- _GOAL_
Every line must be returned precisely as it is written.
● ● ●
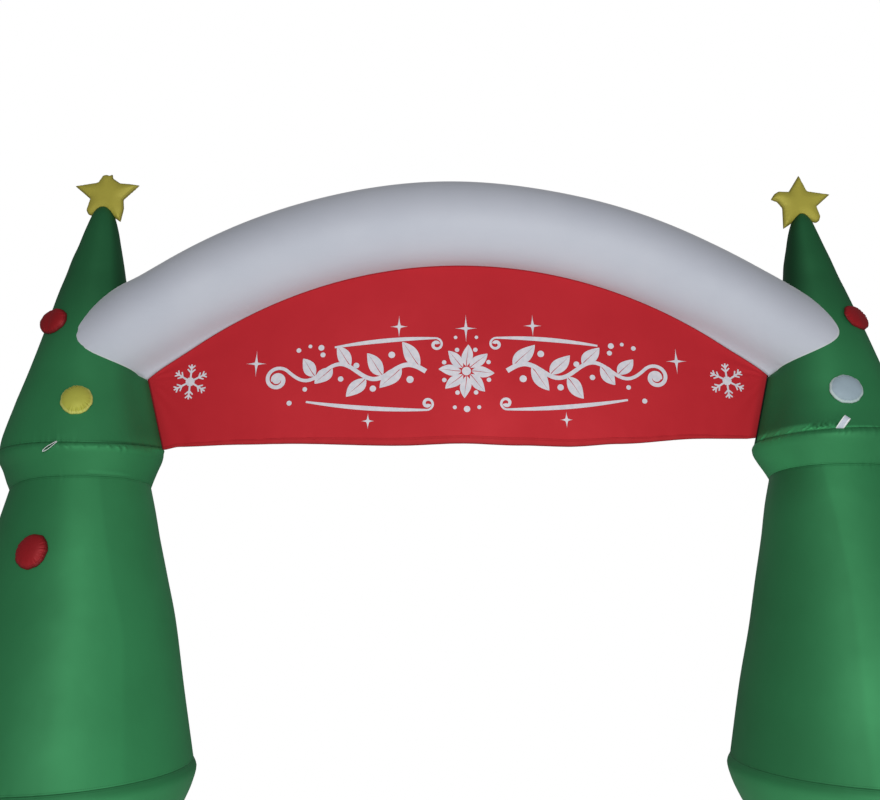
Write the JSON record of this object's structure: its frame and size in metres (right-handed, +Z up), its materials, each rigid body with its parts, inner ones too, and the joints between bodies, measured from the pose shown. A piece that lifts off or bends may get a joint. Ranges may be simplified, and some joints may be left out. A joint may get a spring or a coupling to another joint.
{
  "type": "inflatable arch",
  "caption": "Inflatable walk-through arch: two tiered conical trees carry a curved tube and a cloth banner hung below it.",
  "frame": {"origin": "on the ground, midway between the two tree bases", "axes": "+X from the left tree to the right tree as seen from the front, +Y towards the back, +Z up"},
  "size_m": [3.648, 1.104, 3.0449],
  "materials": {
    "green cloth": "coated polyester, slight sheen",
    "white cloth": "coated polyester, slight sheen",
    "red cloth": "coated polyester, slight sheen",
    "yellow cloth": "coated polyester, slight sheen",
    "webbing": "woven webbing, matte"
  },
  "bodies": {
    "root": {"left_tier_low": "green cloth", "left_band_mid": "green cloth", "left_tier_mid": "green cloth", "left_band_top": "green cloth", "left_tier_top": "green cloth", "left_star": "yellow cloth", "left_bauble_red_high": "red cloth", "left_bauble_yellow": "yellow cloth", "left_bauble_red_low": "red cloth", "left_tether_loop": "webbing", "right_tier_low": "green cloth", "right_band_mid": "green cloth", "right_tier_mid": "green cloth", "right_band_top": "green cloth", "right_tier_top": "green cloth", "right_star": "yellow cloth", "right_bauble_red": "red cloth", "right_bauble_white": "white cloth", "right_tether_loop": "webbing", "arch_tube": "white cloth", "banner": "red cloth"}
  },
  "joints": []
}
● ● ●
- _FINISHED ANSWER_
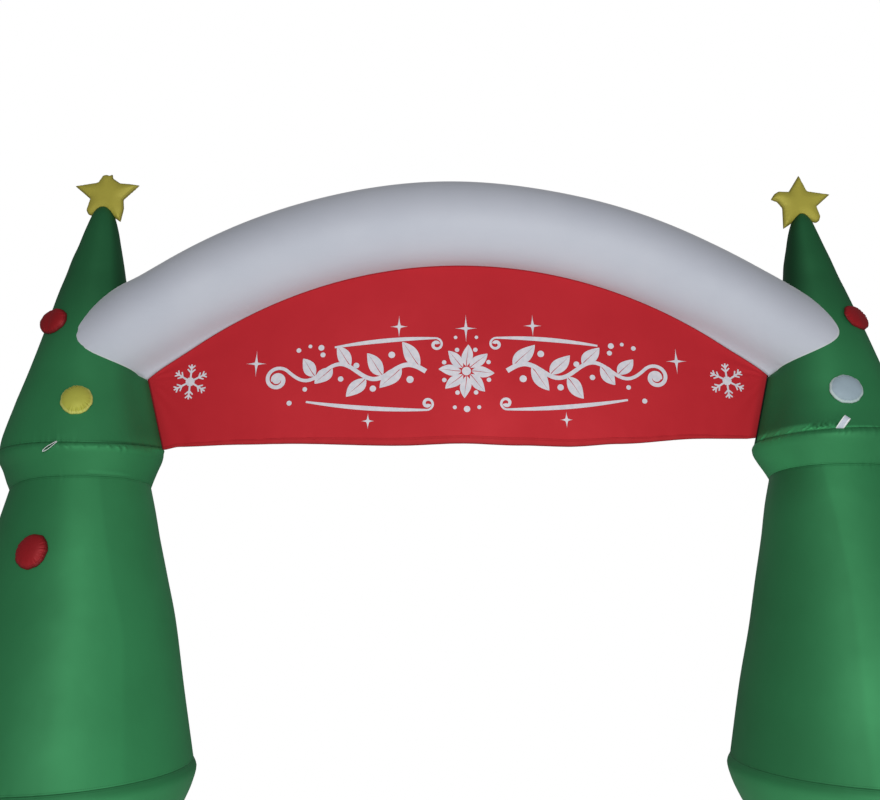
Write the JSON record of this object's structure: its frame and size in metres (right-handed, +Z up), its materials, each rigid body with its parts, inner ones too, and the joints between bodies, measured from the pose shown. A piece that lifts off or bends may get a joint. Ranges may be simplified, and some joints may be left out. A joint may get a spring or a coupling to another joint.
{
  "type": "inflatable arch",
  "caption": "Inflatable walk-through arch: two tiered conical trees carry a curved tube and a cloth banner hung below it.",
  "frame": {"origin": "on the ground, midway between the two tree bases", "axes": "+X from the left tree to the right tree as seen from the front, +Y towards the back, +Z up"},
  "size_m": [3.648, 1.104, 3.0449],
  "materials": {
    "green cloth": "coated polyester, slight sheen",
    "white cloth": "coated polyester, slight sheen",
    "red cloth": "coated polyester, slight sheen",
    "yellow cloth": "coated polyester, slight sheen",
    "webbing": "woven webbing, matte"
  },
  "bodies": {
    "root": {"left_tier_low": "green cloth", "left_band_mid": "green cloth", "left_tier_mid": "green cloth", "left_band_top": "green cloth", "left_tier_top": "green cloth", "left_star": "yellow cloth", "left_bauble_red_high": "red cloth", "left_bauble_yellow": "yellow cloth", "left_bauble_red_low": "red cloth", "left_tether_loop": "webbing", "right_tier_low": "green cloth", "right_band_mid": "green cloth", "right_tier_mid": "green cloth", "right_band_top": "green cloth", "right_tier_top": "green cloth", "right_star": "yellow cloth", "right_bauble_red": "red cloth", "right_bauble_white": "white cloth", "right_tether_loop": "webbing", "arch_tube": "white cloth", "banner": "red cloth"}
  },
  "joints": []
}